C´est ainsi que, le 24 avril, le nonce adressa à tous les évêques espagnols un télégramme dans lequel il leur transmettait le «voeu du Saint-Siège qu'ils recommandent aux prêtres, aux religieux et aux fidèles de ses diocèses de respecter et obéir aux pouvoirs politiques constitués pour le bien commun et maintien de l´ordre".
Cependant, une grande partie de l'épiscopat était composée d'évêques fondamentalistes (beaucoup d'entre eux nommés pendant la dictature de Primo de Rivera) guère disposés à transiger avec la République et dont le chef de file était le Cardinal Primat et Archevêque de Tolède, Pedro Segura qui le 1er mai rendit publique une pastorale dans laquelle, après avoir abordé la situation espagnole sur un ton catastrophique, fit un éloge de la monarchie et du monarque détrôné Alphonse XIII. La presse républicaine interpréta la pastorale comme une incitation aux fidèles à s'unir pour sauvegarder les droits menacés de l'Église et les partis et organisations de gauche la considéra comme une véritable déclaration de guerre.
Le gouvernement provisoire présenta une note de protestation au nonce Federico Tedeschini pour ce qu'il considérait comme "une intervention dans la politique du cardinal primat, sinon de l'hostilité au régime républicain», et demanda à ce qu´il soit démis de ses fonctions.
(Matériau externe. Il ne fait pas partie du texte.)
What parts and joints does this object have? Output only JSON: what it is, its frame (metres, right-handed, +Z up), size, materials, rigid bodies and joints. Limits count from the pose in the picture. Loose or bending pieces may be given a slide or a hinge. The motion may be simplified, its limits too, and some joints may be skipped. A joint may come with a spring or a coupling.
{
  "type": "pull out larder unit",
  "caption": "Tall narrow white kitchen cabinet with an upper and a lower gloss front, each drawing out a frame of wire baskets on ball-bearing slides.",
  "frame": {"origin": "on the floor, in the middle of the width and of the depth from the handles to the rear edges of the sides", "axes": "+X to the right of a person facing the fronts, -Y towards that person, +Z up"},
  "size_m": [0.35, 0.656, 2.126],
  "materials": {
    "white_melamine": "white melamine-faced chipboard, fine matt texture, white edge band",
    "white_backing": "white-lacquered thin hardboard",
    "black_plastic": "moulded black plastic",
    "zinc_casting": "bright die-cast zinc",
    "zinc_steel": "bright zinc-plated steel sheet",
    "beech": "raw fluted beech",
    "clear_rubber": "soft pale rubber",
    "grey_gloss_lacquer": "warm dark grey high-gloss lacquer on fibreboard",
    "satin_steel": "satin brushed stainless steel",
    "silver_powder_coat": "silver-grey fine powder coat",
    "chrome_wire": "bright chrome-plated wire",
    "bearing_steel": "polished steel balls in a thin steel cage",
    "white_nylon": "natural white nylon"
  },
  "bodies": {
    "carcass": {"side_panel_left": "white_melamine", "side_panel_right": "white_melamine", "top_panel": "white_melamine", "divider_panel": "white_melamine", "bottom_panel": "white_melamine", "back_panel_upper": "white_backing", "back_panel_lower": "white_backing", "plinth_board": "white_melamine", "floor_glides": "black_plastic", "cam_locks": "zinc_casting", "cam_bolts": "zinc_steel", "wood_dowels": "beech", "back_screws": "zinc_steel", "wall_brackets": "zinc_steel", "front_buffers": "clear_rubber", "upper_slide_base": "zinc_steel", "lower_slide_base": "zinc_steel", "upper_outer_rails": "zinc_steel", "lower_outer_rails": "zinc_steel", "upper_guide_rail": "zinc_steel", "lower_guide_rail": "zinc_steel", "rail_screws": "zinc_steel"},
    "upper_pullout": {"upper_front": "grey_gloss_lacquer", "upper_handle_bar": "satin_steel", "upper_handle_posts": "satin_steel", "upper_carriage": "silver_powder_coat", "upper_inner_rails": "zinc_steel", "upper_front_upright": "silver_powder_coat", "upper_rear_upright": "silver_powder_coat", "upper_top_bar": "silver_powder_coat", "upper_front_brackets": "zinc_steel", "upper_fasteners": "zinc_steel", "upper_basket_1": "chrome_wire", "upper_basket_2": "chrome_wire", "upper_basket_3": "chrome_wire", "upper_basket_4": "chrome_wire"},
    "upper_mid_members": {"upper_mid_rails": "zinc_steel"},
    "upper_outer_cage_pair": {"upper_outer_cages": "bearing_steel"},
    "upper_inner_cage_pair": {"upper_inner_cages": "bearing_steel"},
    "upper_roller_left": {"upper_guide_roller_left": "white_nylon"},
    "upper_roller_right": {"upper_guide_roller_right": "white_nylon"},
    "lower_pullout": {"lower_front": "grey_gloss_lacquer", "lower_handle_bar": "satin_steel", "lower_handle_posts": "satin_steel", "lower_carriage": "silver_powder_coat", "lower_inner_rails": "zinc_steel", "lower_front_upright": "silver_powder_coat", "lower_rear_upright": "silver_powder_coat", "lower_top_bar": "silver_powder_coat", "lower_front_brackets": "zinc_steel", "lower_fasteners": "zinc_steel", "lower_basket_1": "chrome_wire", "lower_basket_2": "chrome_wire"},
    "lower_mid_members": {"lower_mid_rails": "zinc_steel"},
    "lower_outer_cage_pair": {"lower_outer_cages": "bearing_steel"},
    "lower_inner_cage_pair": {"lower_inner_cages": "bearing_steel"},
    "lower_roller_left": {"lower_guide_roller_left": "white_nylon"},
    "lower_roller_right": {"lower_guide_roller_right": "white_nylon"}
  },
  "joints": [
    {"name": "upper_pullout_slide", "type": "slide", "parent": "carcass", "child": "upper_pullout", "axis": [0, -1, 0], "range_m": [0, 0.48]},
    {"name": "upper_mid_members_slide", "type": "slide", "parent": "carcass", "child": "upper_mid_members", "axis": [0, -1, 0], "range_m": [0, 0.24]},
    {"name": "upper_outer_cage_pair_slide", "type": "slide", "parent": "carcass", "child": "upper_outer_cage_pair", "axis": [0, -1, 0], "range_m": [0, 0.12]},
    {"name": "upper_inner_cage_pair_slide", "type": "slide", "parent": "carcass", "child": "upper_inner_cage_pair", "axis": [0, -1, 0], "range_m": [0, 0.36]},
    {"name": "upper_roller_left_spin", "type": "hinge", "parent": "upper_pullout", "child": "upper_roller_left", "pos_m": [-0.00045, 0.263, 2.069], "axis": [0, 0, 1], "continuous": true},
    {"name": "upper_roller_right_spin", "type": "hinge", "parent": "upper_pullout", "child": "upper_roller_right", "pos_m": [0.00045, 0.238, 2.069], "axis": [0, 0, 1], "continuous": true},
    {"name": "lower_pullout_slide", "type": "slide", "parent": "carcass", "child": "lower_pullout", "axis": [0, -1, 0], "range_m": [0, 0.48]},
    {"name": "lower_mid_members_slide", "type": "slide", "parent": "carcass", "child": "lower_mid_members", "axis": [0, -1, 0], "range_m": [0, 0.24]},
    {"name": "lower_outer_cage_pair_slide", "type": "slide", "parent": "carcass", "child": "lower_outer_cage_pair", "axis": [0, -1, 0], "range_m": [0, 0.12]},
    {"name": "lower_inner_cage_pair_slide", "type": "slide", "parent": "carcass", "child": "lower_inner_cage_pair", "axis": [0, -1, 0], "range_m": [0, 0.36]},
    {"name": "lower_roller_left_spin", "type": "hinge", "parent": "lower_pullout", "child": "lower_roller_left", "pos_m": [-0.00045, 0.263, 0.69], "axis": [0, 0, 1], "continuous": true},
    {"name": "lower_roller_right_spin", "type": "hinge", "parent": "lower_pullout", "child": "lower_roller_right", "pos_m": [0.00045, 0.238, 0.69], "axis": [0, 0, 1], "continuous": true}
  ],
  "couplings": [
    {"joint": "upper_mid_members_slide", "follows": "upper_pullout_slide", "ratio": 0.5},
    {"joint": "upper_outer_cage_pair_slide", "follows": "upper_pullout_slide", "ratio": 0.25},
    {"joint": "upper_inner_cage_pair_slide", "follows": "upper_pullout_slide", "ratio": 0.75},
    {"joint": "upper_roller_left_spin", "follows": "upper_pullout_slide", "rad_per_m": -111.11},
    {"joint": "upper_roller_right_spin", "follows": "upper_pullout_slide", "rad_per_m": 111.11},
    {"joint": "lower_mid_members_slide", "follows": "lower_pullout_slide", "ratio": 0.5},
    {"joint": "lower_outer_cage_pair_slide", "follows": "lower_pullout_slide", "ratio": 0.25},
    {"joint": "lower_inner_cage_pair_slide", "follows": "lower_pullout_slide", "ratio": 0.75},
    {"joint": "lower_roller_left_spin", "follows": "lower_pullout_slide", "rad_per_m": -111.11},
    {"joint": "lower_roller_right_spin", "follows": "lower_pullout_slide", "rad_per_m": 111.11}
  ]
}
La presse, de son côté, continua et intensifia les jours suivants sa campagne contre Segura.
C´est dans ce contexte que dix jours plus tard eurent lieu les événements connus sous le nom "d'incendies des couvents" dont le déclencheur fûrent les incidents survenus le dimanche 10 mai, à l'occasion de l'inauguration à Madrid du "Cercle Monarchique Indépendant" (cercle fondé par directeur du journal monarchique ABC destiné à promouvoir une candidature monarchiste aux elections, à venir, des Cortès Constituantes). Au cours de cette célébration les monarchistes provoquaèrent quelque peu les passants sous leurs balcons en jouant la «Marche royale» (l´hymne espagnol monarchiste) sur un gramophone et en lançant des pamphlets au vent dans lesquels ils appelaient à «rendre la vie impossible à cette caricature de République».
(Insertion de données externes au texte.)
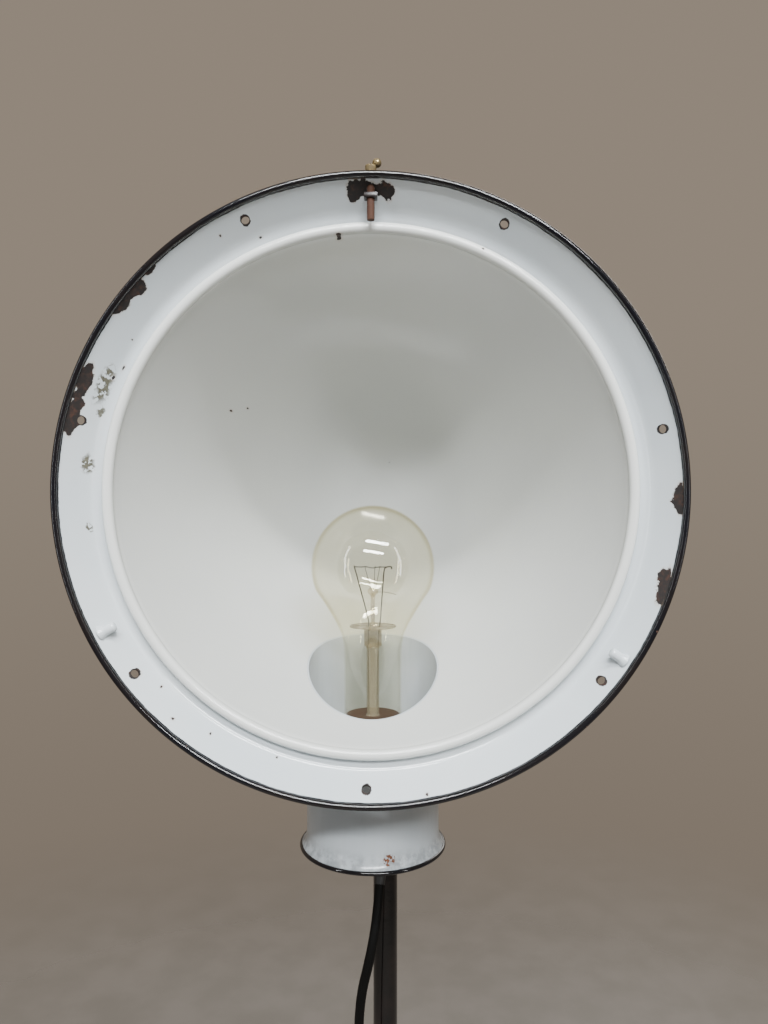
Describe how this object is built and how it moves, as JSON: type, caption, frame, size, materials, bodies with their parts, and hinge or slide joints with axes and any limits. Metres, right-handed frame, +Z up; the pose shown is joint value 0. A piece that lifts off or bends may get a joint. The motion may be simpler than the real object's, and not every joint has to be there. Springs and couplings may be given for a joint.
{
  "type": "surgical light",
  "caption": "Old floor-standing surgical light: big round enamelled dish with a clear bulb in a lamp neck, on a tilting, turning and sliding black mast with a round iron foot.",
  "frame": {"origin": "on the floor under the mast's axis, at the middle of the foot's pad", "axes": "+Z up along the mast, the lamp faces -Y at rest, +X to its right-hand side seen from the front"},
  "size_m": [0.4253, 0.53, 1.366],
  "materials": {
    "white_enamel": "gloss vitreous enamel, chipped",
    "reflector_enamel": "gloss vitreous enamel",
    "black_enamel": "gloss vitreous enamel",
    "black_paint": "gloss stove enamel",
    "base_iron": "black paint over cast iron",
    "rusty_steel": "rusted steel",
    "plain_steel": "plain turned steel",
    "zinc_steel": "zinc plated, dull",
    "wire_nickel": "nickel wire",
    "tungsten": "dark tungsten",
    "old_brass": "tarnished brass",
    "cap_brass": "brown tarnished brass",
    "clear_glass": "clear lamp glass",
    "stem_glass": "pressed glass",
    "black_glass": "black glass insulator",
    "mica": "mica sheet",
    "porcelain": "white glazed porcelain",
    "black_bakelite": "moulded phenolic",
    "fibre": "red vulcanised fibre",
    "black_rubber": "aged black rubber",
    "cord_rubber": "black rubber sheath"
  },
  "bodies": {
    "stand": {"base_casting": "base_iron", "base_pad": "black_rubber", "base_screws": "plain_steel", "column_tube": "black_paint", "height_collar": "black_paint", "collar_bush": "old_brass", "mains_cord": "cord_rubber", "cord_coil": "cord_rubber", "cord_tail": "cord_rubber", "plug_body": "black_bakelite", "plug_pins": "old_brass"},
    "mast": {"mast_tube": "black_paint", "mast_foot": "old_brass", "mast_cap": "plain_steel", "swivel_washer": "fibre", "cord_spout": "black_paint", "strain_relief": "black_rubber"},
    "swivel": {"swivel_head": "black_paint", "lead_gland": "old_brass"},
    "head": {"housing": "white_enamel", "rim_bead": "black_enamel", "reflector": "reflector_enamel", "reflector_clips": "zinc_steel", "glass_pegs": "white_enamel", "lock_nut": "rusty_steel", "lamp_neck": "white_enamel", "neck_rim": "black_enamel", "neck_cover": "white_enamel", "neck_grommet": "black_rubber", "bulb_glass": "clear_glass", "bulb_cap": "cap_brass", "bulb_insulator": "black_glass", "bulb_tip": "plain_steel", "bulb_stem": "stem_glass", "mica_disc": "mica", "lead_wires": "wire_nickel", "filament_supports": "wire_nickel", "filament": "tungsten", "socket_body": "porcelain", "socket_shell": "old_brass", "socket_contact": "old_brass", "socket_bracket": "zinc_steel", "socket_screws": "plain_steel", "head_bracket": "black_paint", "bracket_rivets": "plain_steel", "tilt_bolt": "plain_steel", "tilt_washer": "fibre"},
    "tilt_knob": {"tilt_grip": "black_bakelite", "tilt_nut": "old_brass"},
    "swivel_thumb": {"swivel_screw": "plain_steel", "swivel_wing": "plain_steel"},
    "height_knob": {"height_screw": "plain_steel", "height_grip": "black_bakelite"},
    "glass_lock": {"lock_screw": "rusty_steel", "lock_lever": "old_brass"}
  },
  "joints": [
    {"name": "mast_slide", "type": "slide", "parent": "stand", "child": "mast", "axis": [0, 0, 1], "range_m": [-0.08, 0.3], "deforming": ["mains_cord"]},
    {"name": "head_turn", "type": "hinge", "parent": "mast", "child": "swivel", "pos_m": [0, 0, 1.1], "axis": [0, 0, 1], "range_deg": [-170, 170]},
    {"name": "head_tilt", "type": "hinge", "parent": "swivel", "child": "head", "pos_m": [0, 0, 1.15], "axis": [1, 0, 0], "range_deg": [-60, 24]},
    {"name": "tilt_knob_turn", "type": "hinge", "parent": "swivel", "child": "tilt_knob", "pos_m": [0, 0, 1.15], "axis": [1, 0, 0], "range_deg": [0, 180]},
    {"name": "swivel_thumb_turn", "type": "hinge", "parent": "swivel", "child": "swivel_thumb", "pos_m": [0, 0, 1.108], "axis": [0, 1, 0], "range_deg": [0, 180]},
    {"name": "height_knob_turn", "type": "hinge", "parent": "stand", "child": "height_knob", "pos_m": [0, 0, 0.536], "axis": [1, 0, 0], "range_deg": [0, 180]},
    {"name": "glass_lock_slide", "type": "slide", "parent": "head", "child": "glass_lock", "axis": [0, 0, 1], "range_m": [0, 0.013]}
  ]
}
Dans la rue, deux nouveaux invités qui venaient d'arriver, eurent apparemment, une discussion politique animée avec le chauffeur de taxi épublicain qui les avait amenés. Plusieurs autres passants se joignirent à cette discussion qui tourna en altercation et où au final trois voitures garées devant le Cercle fûrent brûlées,
Cependant la rumeur se répand vite en ville comme quoi un chauffeur de taxi républicain aurait été assassiné par des royalistes. Une foule se rassembla aussitôt devant le siège du journal monarchique ABC, et la Garde Civile dût finalement intervenir en tirant sur tous ceux qui tentaient d'agresser les occupants du bâtiment et de le brûler, faisant plusieurs blessés et deux morts, dont un enfant.
Le lendemain, lundi 11 mai, alors que le gouvernement provisoire était en session, la nouvelle parvint que la Maison-Résidence des Jésuites à Madrid était en feu. Le ministre de l'Intérieur, Miguel Maura, tenta de faire d´envoyer à nouveau la Garde civile dans les rues pour rétablir l'ordre, mais il se heurta à l'opposition d´une majorité du cabinet et notamment de Manuel Azaña, qui, selon Maura, auraient menacé de démissionner "s'il y avait un seul blessé à Madrid de plus pour cette bêtise». L'inaction du gouvernement permit que brûlassent plus d'une dizaine d'édifices religieux ce jour-là à Madrid.
Dans l'après-midi, enfin, le gouvernement déclara l'état de guerre dans la capitale et alors que les troupes occupaient les rues, les incendies prenaient fin.
Mardi 12 mai, alors que Madrid retrouvait son calme, l'incendie de couvents et autres édifices religieux s'étendait à d'autres villes de l'est et du sud de la péninsule (les événements les plus graves se produisant à Malaga). Plus d´une centaine d'édifices religieux brûlèrent partiellement ou totalement dans toute l'Espagne, et plusieurs dizaines de personnes sont mortes et d'autres blessées au cours de tous ces incidents.